--- START OF Dataset content ---

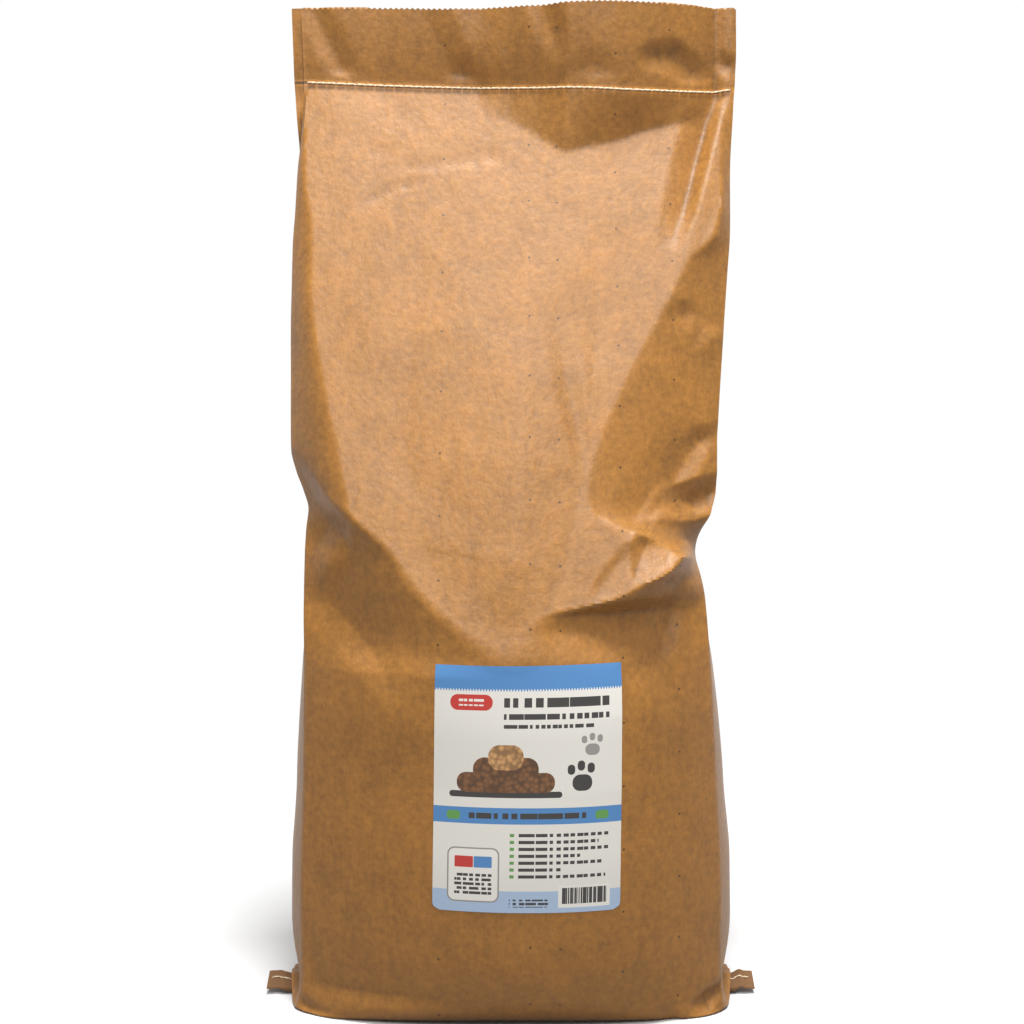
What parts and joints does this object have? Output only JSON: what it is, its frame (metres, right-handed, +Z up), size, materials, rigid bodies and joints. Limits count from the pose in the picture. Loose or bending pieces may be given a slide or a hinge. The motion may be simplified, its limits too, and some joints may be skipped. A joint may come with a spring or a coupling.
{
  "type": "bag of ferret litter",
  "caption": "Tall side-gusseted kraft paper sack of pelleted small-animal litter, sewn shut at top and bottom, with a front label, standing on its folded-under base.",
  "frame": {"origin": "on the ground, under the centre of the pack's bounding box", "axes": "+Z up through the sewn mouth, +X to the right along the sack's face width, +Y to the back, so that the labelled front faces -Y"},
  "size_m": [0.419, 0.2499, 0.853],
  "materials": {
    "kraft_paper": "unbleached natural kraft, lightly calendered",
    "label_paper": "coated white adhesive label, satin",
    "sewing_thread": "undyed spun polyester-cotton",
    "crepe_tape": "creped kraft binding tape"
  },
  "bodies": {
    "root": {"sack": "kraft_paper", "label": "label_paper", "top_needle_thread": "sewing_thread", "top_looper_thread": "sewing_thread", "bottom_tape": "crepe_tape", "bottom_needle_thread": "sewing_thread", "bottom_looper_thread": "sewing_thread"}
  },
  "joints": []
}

--- END OF Dataset content ---

Print the listing above in full, exactly as it is.

▶ Solution to the problem:
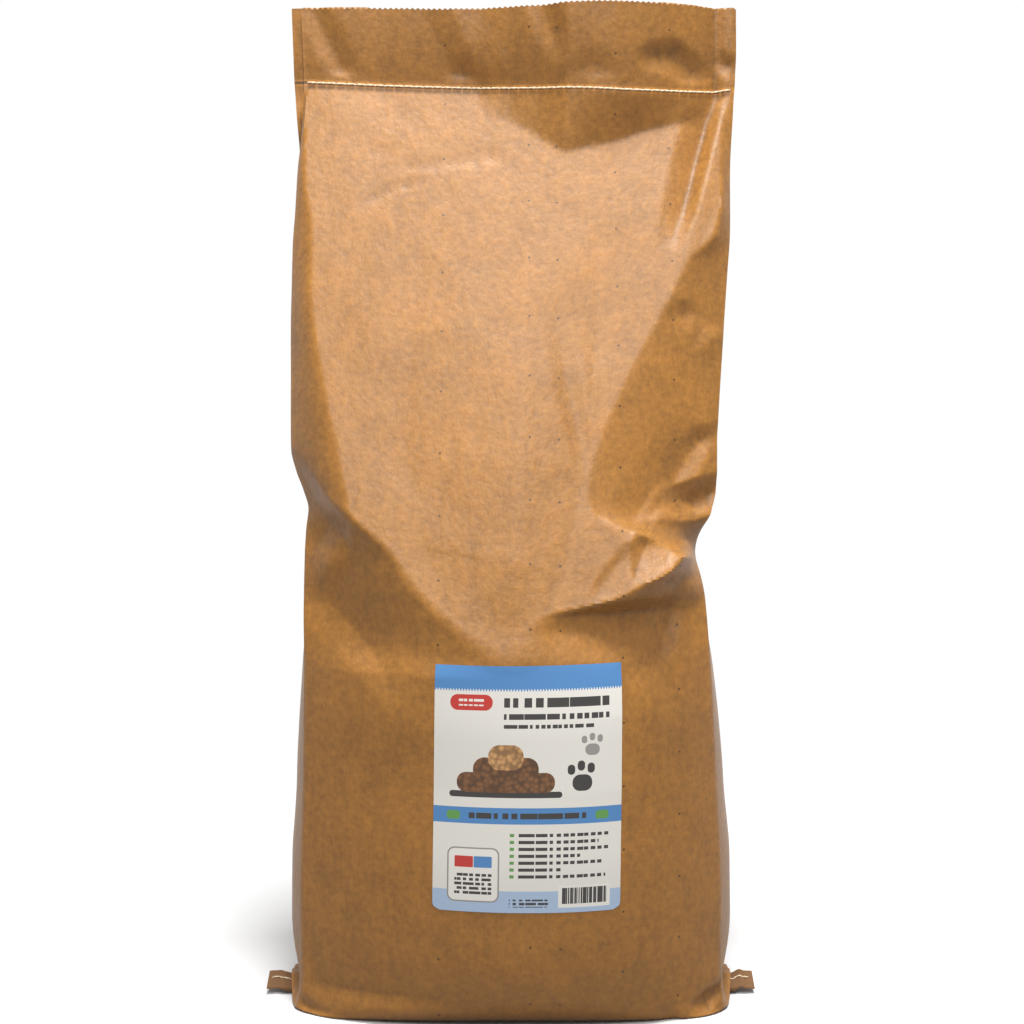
What parts and joints does this object have? Output only JSON: what it is, its frame (metres, right-handed, +Z up), size, materials, rigid bodies and joints. Limits count from the pose in the picture. Loose or bending pieces may be given a slide or a hinge. The motion may be simplified, its limits too, and some joints may be skipped. A joint may come with a spring or a coupling.
{
  "type": "bag of ferret litter",
  "caption": "Tall side-gusseted kraft paper sack of pelleted small-animal litter, sewn shut at top and bottom, with a front label, standing on its folded-under base.",
  "frame": {"origin": "on the ground, under the centre of the pack's bounding box", "axes": "+Z up through the sewn mouth, +X to the right along the sack's face width, +Y to the back, so that the labelled front faces -Y"},
  "size_m": [0.419, 0.2499, 0.853],
  "materials": {
    "kraft_paper": "unbleached natural kraft, lightly calendered",
    "label_paper": "coated white adhesive label, satin",
    "sewing_thread": "undyed spun polyester-cotton",
    "crepe_tape": "creped kraft binding tape"
  },
  "bodies": {
    "root": {"sack": "kraft_paper", "label": "label_paper", "top_needle_thread": "sewing_thread", "top_looper_thread": "sewing_thread", "bottom_tape": "crepe_tape", "bottom_needle_thread": "sewing_thread", "bottom_looper_thread": "sewing_thread"}
  },
  "joints": []
}